7 cara untuk menghadapi fitnah
Adalah sunatullah bahwa akan ada terus rekayasa untuk mengkerdilkan dakwah. Namun yang penting adalah bagaimana kemampuan kita untuk membuktikan dengan kerja nyata.
Sebagai dai dan daiyah diperintahkan oleh Allah SWT jika menghadapi sesuatu yang sulit, yang menghimpit, cepat kembali kepada Allah (fafirruu ilallah..). Kemudian selesaikan dengan mentadabburi konsep Allah. “Afala yatadabbarunal Qur’an am ‘ala quluubin aqfaluha.”
Dari tadabur ayat-ayat Allah ini, maka dalam menghadapi berbagai masalah, ancaman dan makar, maka kita harus memiliki bekalan-bekalan yakni:
(1) Atsbatu mauqifan (menjadi orang yang paling teguh pendirian/paling kokoh sikapnya)
At-Tsabat (keteguhan) adalah tsamratus shabr (buah dari kesabaran). Sebagaimana firman Allah, "Famaa wahanuu lima ashobahum fii sabiilillahi waaa dhoufu wamastakanuu…" yang artinya: “…mereka tidak menjadi lemah karena bencana yang menimpa mereka di jalan Allah, dan tidak lesu dan tidak (pula) menyerah. Allah menyukai orang-orang yang sabar…” (3:146)
Keteguhan itu membuat kita tenang, rasional, obyektif dan mendatangkan kepercayaan Allah untuk memberikan kemenangan kepada kita. Keteguhan sikap kadang-kadang menimbulkan kekerasan oleh karenanya perlu diimbangi dengan yang kedua.
(2) Arhabu shadran (paling berlapang dada)
Bukan paling banyak mengelus dada. Silakan bicara tetapi silakan buktikan. Jika tidak ada lapang dada akan timbul kekakuan.
(3) A’maqu fikran (pemikiran yang mendalam)
Mendalami apa yang terjadi. Jangan terlarut pada fenomena, tetapi lihatlah ada apa di balik fenomena tersebut. Ketika kita merespon pun akan objektif. Respon-respon kita objektif, terukur, mutawazin (seimbang). Pemikiran yang mendalam kadang-kadang membuat kita terjebak pada hal yang sektoral, maka harus segera diimbangi pula dengan yang bekal keempat:
(4) Ausa’u nazharan (pandangan yang luas)

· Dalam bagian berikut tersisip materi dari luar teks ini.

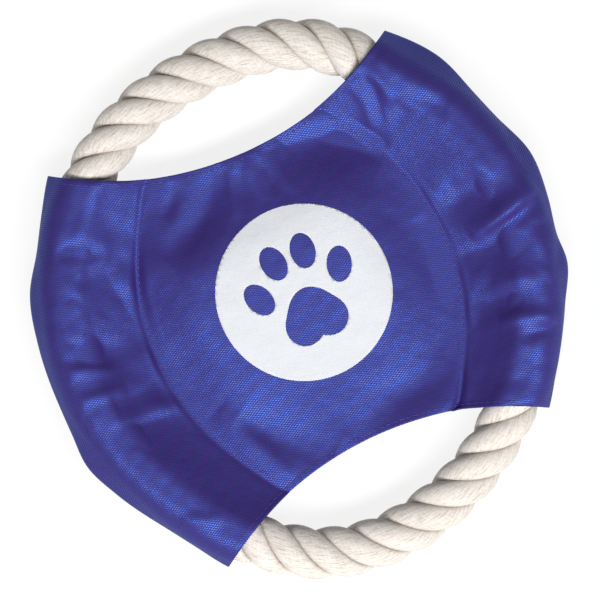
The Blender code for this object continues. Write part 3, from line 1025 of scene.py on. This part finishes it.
def make_cover_material():
    """Satin-faced polyester: glossy floats over matt gaps, the gaps darkened further by painted shade,
    with a slightly uneven dye.
    """
    material, nodes, links, shader = new_material("blue_oxford_cloth")
    share = add_weave(nodes, links)
    # The weave's pattern in colour, partly painted shade: the dyed blue on the floats, much darker in
    # the gaps between them.
    weave = add_ramp(nodes, links, share,
                     (0.25, (0.026, 0.002, 0.044)), (0.85, (0.062, 0.009, 0.152)))
    dye = add_ramp(nodes, links, add_noise(nodes, links, 0.09, 2.0, "cloth_place"),
                   (0.3, (0.90, 0.84, 0.86)), (0.7, (1, 1, 1)))
    links.new(add_tint(nodes, links, weave, dye), shader.inputs["Base Color"])
    add_bump(nodes, links, shader, share, 1.0, 0.05)
    gloss = nodes.new("ShaderNodeMapRange")
    gloss.inputs["From Min"].default_value = 0.35
    gloss.inputs["From Max"].default_value = 0.9
    gloss.inputs["To Min"].default_value = 0.80
    gloss.inputs["To Max"].default_value = 0.35
    links.new(share, gloss.inputs["Value"])
    links.new(gloss.outputs["Result"], shader.inputs["Roughness"])
    shader.inputs["IOR"].default_value = 2.0
    shader.inputs["Specular IOR Level"].default_value = 1.0
    shader.inputs["Specular Tint"].default_value = (0.10, 0.29, 1.0, 1)
    return material


def make_thread_material():
    """Twisted polyester thread: a fine light and dark along each stitch."""
    material, nodes, links, shader = new_material("blue_polyester_thread")
    twist = add_noise(nodes, links, 2500.0, 2.0)
    colour = add_ramp(nodes, links, twist, (0.35, (0.035, 0.022, 0.15)), (0.65, (0.075, 0.06, 0.30)))
    links.new(colour, shader.inputs["Base Color"])
    add_bump(nodes, links, shader, twist, 0.4, 0.05)
    shader.inputs["Roughness"].default_value = 0.45
    return material


def make_print_material():
    """White ink lying on the weave, thinner over its gaps."""
    material, nodes, links, shader = new_material("white_print_ink")
    share = add_weave(nodes, links)
    ink = add_ramp(nodes, links, share, (0.0, (0.585, 0.60, 0.635)), (0.6, (0.665, 0.68, 0.71)))
    worn = add_ramp(nodes, links, add_noise(nodes, links, 0.8, 3.0, "cloth_place"),
                    (0.30, (0.93, 0.93, 0.94)), (0.5, (1, 1, 1)))
    links.new(add_tint(nodes, links, ink, worn), shader.inputs["Base Color"])
    add_bump(nodes, links, shader, share, 0.5, 0.04)
    shader.inputs["Roughness"].default_value = 0.6
    return material


def make_tape_material():
    """White cloth tape with a fine weave and some grey wear."""
    material, nodes, links, shader = new_material("white_cloth_tape")
    worn = add_noise(nodes, links, 140.0, 3.0)
    colour = add_ramp(nodes, links, worn, (0.3, (0.50, 0.48, 0.44)), (0.6, (0.66, 0.65, 0.62)))
    links.new(colour, shader.inputs["Base Color"])
    add_bump(nodes, links, shader, add_noise(nodes, links, 1800.0, 1.0), 0.4, 0.08)
    shader.inputs["Roughness"].default_value = 0.7
    return material


def make_binding_material():
    """Waxed cotton thread wound round the rope's ends in fine, off-white turns."""
    material, nodes, links, shader = new_material("waxed_cotton_thread")
    turns = nodes.new("ShaderNodeTexWave")
    turns.bands_direction = "Y"
    turns.inputs["Scale"].default_value = 320.0
    turns.inputs["Distortion"].default_value = 0.6
    place = nodes.new("ShaderNodeTexCoord")
    links.new(place.outputs["Object"], turns.inputs["Vector"])
    colour = add_ramp(nodes, links, turns.outputs["Fac"],
                      (0.1, (0.36, 0.32, 0.25)), (0.7, (0.67, 0.61, 0.50)))
    links.new(colour, shader.inputs["Base Color"])
    add_bump(nodes, links, shader, turns.outputs["Fac"], 0.6, 0.2)
    shader.inputs["Roughness"].default_value = 0.55
    return material


def dress_cad_piece(name, material):
    """Gives a CAD node that stays in view its material and slot."""
    piece = bpy.data.objects[name]
    piece.data.materials.clear()
    piece.data.materials.append(material)


# Stage

def pale_stage(name, grey, glow):
    """Gives the newest object, a floor or a wall, a pale matt surface."""
    item = bpy.context.object
    item.name = name
    material, _, _, shader = new_material(f"pale_{name}")
    shader.inputs["Base Color"].default_value = (grey, grey, grey, 1)
    shader.inputs["Emission Color"].default_value = (1, 1, 1, 1)
    shader.inputs["Emission Strength"].default_value = glow
    shader.inputs["Roughness"].default_value = 0.9
    shader.inputs["Specular IOR Level"].default_value = 0.0
    item.data.materials.append(material)
    return item


def make_stage():
    """A pale floor, a pale wall far round it that gives no light, and a dim even sky."""
    reach = 8.0
    bpy.ops.mesh.primitive_plane_add(size=2 * reach, location=(0, 0, 0))
    pale_stage("floor", 0.15, 0.84)
    bpy.ops.mesh.primitive_cylinder_add(vertices=64, radius=reach, depth=reach,
                                        end_fill_type="NOTHING", location=(0, 0, reach / 2))
    wall = pale_stage("wall", 0.0, 0.9)
    wall.visible_diffuse = False
    wall.visible_glossy = False
    wall.visible_shadow = False
    world = bpy.data.worlds.new("studio")
    bpy.context.scene.world = world
    world.use_nodes = True
    world.node_tree.nodes["Background"].inputs["Color"].default_value = (1, 1, 1, 1)
    world.node_tree.nodes["Background"].inputs["Strength"].default_value = 0.14


def add_area_light(name, azimuth, elevation, distance, width, depth, power):
    """A soft panel that shines at the ring; its azimuth is in degrees from +x."""
    data = bpy.data.lights.new(name, "AREA")
    data.shape = "RECTANGLE"
    data.size = width
    data.size_y = depth
    data.energy = power
    lamp = bpy.data.objects.new(name, data)
    bpy.context.scene.collection.objects.link(lamp)
    a, e = math.radians(azimuth), math.radians(elevation)
    away = Vector((math.cos(a) * math.cos(e), math.sin(a) * math.cos(e), math.sin(e)))
    lamp.location = Vector(CENTRE) + away * distance
    lamp.rotation_euler = (-away).to_track_quat("-Z", "Y").to_euler()


def make_camera():
    """Straight above, turned so that the north mouth lies up and to the left."""
    sensor, view_width, height, turn = 36.0, 234.0 * MM, 1.5, -24.5
    aside = Vector((-0.68 * MM, -0.55 * MM, height))
    data = bpy.data.cameras.new("camera")
    data.sensor_width = sensor
    data.lens = sensor * height / view_width
    camera = bpy.data.objects.new("camera", data)
    bpy.context.scene.collection.objects.link(camera)
    camera.location = Vector(CENTRE) + aside
    camera.rotation_euler = (0, 0, math.radians(turn))
    bpy.context.scene.camera = camera


make_camera()
make_stage()
add_area_light("key", azimuth=-97.0, elevation=60.0, distance=3.0, width=4.4, depth=0.8, power=150.0)
bpy.context.scene.view_settings.view_transform = "Standard"

rope_material = make_rope_material()
for number in range(1, STRAND_COUNT + 1):
    make_strand(number, rope_material)

cover_material = make_cover_material()
thread_material = make_thread_material()
for side, layer in ((1, "top"), (-1, "bottom")):
    grid = cover_grid(TOP_LOFT if side > 0 else 0.0)
    grid = settle(grid, side)
    grid = folded(refine(grid), TOP_FOLDS if side > 0 else BOTTOM_FOLDS, 80 + side)
    if side < 0:
        grid[..., 2] = np.minimum(grid[..., 2], MID_HEIGHT - CLOTH / 2 - FLOOR_GAP)
    panel = make_cloth(f"{layer}_cloth", grid * (1, 1, side), side, cover_material, f"{layer}_panel")
    find = height_finder(panel)
    going_with = make_panel_threads(find, side, layer, thread_material)
    if side > 0:
        going_with.append(make_print(find, make_print_material()))
make_edge_threads(thread_material)

dress_cad_piece("rope_joint_tape", make_tape_material())
binding_material = make_binding_material()
for number in (1, 2):
    dress_cad_piece(f"rope_end_binding_{number}", binding_material)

Temuan sektoral perlu dicari.
(5) Ansyathu amalan (paling giat dalam bekerja)
Sambil merespon sesuai dengan kebutuhan tetap kita harus giat bekerja. Orang-orang tertentu saja yang menangani, selebihnya harus terus bergerak dalam kerangka amal jamai. Energi kita harus prioritas untuk membangun negeri. Bekerja untuk Indonesia di segala sektor, struktur sampai tingkat desa, dan kader-kader yang mendapat amanah di pemerintahan. Fokuskan semua bekerja.
(6) Ashlabu tanzhiman (paling kokoh strukturnya)
Kita jamaah manusia, ada kekurangan, ada kesalahan. Kita harus rajin membersihkannya. Seorang muslim ibarat orang yang tinggal di pinggir sungai dan mandi lima kali sehari. Jika sudah begitu, pertanyaannya: “Masih adakah daki-daki kita?”
Allah berfirman “wa qul jaal haq wa zahaqal bathil”. Secara fitrah jika al Haq muncul, maka kebatilan akan lenyap, oleh karena itu teruslah hadirkan al Haq dan mobilisir potensi kebaikan. Jika kita lengah mendzohirkan al-haq maka kebatilan yang tadinya marjinal akan tampil dan al-haq terbengkalai. Hidup berjamaah adalah untuk memobilisir potensi-potensi kebaikan.
(7) Aktsaru naf’an (paling banyak manfaatnya)
Khoirunnas anfa’uhum linnas, sebaik-baik manusia adalah yang paling bermanfaat bagi manusia lain. Buktikan bahwa jamaah ini banyak manfaatnya sehingga berhak mendatangkan pertolongan Allah dan pertolongan kaum Mukminin.
Jika tujuh hal itu dilakukan untuk menghadapi tantangan dan rekayasa, insya Allah dakwah ini akan semakin kokoh dan semakin diterima untuk menghadirkan kebajikan-kebajikan yang diharapkan oleh seluruh bangsa.